Sanzioni anche a carico dell’ente – Oltre alla responsabilità personale per gli atti o fatti che dovessero venire accertati a seguito delle segnalazioni, la nuova normativa conferisce all’ANAC il potere di sanzionare l’ente a seguito del ricevimento della segnalazione di atti discriminatori; se l’ente verrà ritenuto responsabile la sanzione ammnistrativa pecuniaria potrà arrivare sino a trentamila euro. In aggiunta, qualora la segnalazione non venga nemmeno verificata o l’ente non sia dotato di procedure adeguate per la verifica delle segnalazioni, l’ente è sanzionabile – sempre a livello pecunario – fino a cinquantamila euro.

Mancano meccanismi premiali – Forse questo profilo presterà il fianco alle critiche che vedono nel “Whistleblowing” più un sistema di “delazione” che un meccanismo a tutela delle imprese e della legalità, ma per rendere questo nuovo istituto un sistema effettivo ed efficace, manca il “la” motivazionale. Perché, pur vero che dovrebbero essere motivi sufficienti da un lato il dovere del pubblico ufficiale di denunciare (per la gran parte dei dipendenti pubblici) e dall’altro in generale il senso etico e morale, questo spesso rischia di non essere sufficiente a garantire il flusso informativo, cioè la presenza di segnalazioni. In numerosi ordinamenti, infatti, i segnalatori conseguono anche un vantaggio diretto (economico) quando la loro denuncia si riveli veritiera ed importante. Ad esempio negli Stati Uniti, dove questo istituto è nato e da cui prende il nome, la legislazione prevede veri e propri premi in denaro al segnalatore: il Dodd-Frank Act nel caso in cui la segnalazione porti ad un accertamento positivo della condotta illecita a seguito di indagini della Commissione SEC (Securities And Exchange Commission), riconosce al segnalatore una somma tra il 10 e il 30 percento della sanzione comminata, se superiore ad un milione di dollari (quindi solo per fattispecie ritenute gravi). Al contempo, però, si ritiene che oltre al sistema premiale dovrebbe essere previsto un altrettanto serio (e rigido) meccanismo sanzionatorio per le segnalazioni che si rivelassero poi infondate, specialmente nei casi di dolo e colpa grave.

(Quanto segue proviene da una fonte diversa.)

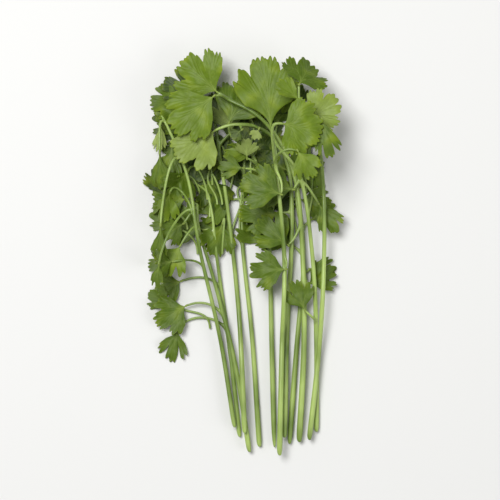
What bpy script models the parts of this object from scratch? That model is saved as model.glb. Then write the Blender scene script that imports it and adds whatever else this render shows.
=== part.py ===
"""A bunch of cut coriander lying on a table: twelve leafy stems laid one on another.

Each stem is one piece with the thin leaf stalks that grow from it, and each leaf blade is a piece of its
own. The stems are laid down in order, from the one that lies on the table to the one on top, and every
blade and stalk comes down until it rests a hair above what already lies there, so nothing overlaps.

Plan sizes are in millimetres: x to the right, y from the cut ends towards the leaf tips.
"""

import copy
import math
from collections import namedtuple

import bpy
import numpy as np

MM = 0.001

# The blade
BLADE_THICKNESS = 0.5
TEETH = 8  # round teeth along the margin
TOOTH_DEPTH = 0.13  # share of the blade's length
LOBE_NOTCH = 0.36  # where the two deep notches sit, as a share of the half spread
NOTCH_WIDTH = 0.085
SIDE_LOBE = 0.30  # how much shorter the outermost lobe is than the middle one
SIDE_FALL = 2.2  # how late the blade starts to shorten towards its sides
BLADE_ROOT = 0.06  # the blade starts this far out, as a share of its length
RINGS = (BLADE_ROOT, 0.5, 1.0)
RIPPLE = 0.35  # height of the waves at the margin
FOLD_ROUNDING = 2.0  # the fold has a round bottom, about this far to each side of the midrib
NORMAL_STEP = 0.01  # for working out which way the surface faces

# The stems and stalks
STEM_RADIUS = 1.25  # at the cut end
STEM_TIP_RADIUS = 0.6
STALK_RADIUS = 0.5
STALK_FLARE = 1.25  # how much thicker a stalk is where it leaves its stem
STEM_SIDES, STALK_SIDES = 6, 5
STEM_STEP, STALK_STEP = 7.0, 3.5  # spacing of the rings
ROOT_GAP = 0.6  # between a stalk's end and its blade
PLAN_STEP = 1.0  # spacing of the points of a route
SPAN_POINTS = 60  # points worked out on each span of a curve
STRAIGHT_TIP = 5.0  # a stem's last stretch points the way its tip blade does
RISE_LENGTH = 25.0  # the stretch over which a stem rises to its tip blade
LEAVING, ARRIVING = 4.0, 6.0  # the same for a stalk, at its stem and at its blade
LEAST_HOLD, HOLD_SHARE = 2.5, 0.42  # how far a stalk keeps its direction at both ends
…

Infine, numerose le critiche secondo cui questo nuovo sistema sarebbe o inutile o dannoso, in quanto incentiverebbe la “delazione” o comunque un clima di sfiducia sul posto di lavoro; un meccanismo per attaccare superiori e dirigenti. Tuttavia, a parere dello scrivente, proprio con un adeguato sistema premiale da un lato e sanzionatorio dall’altro tutte queste note critiche sarebbero superate, responsabilizzando adeguatamente segnalati e segnalatori.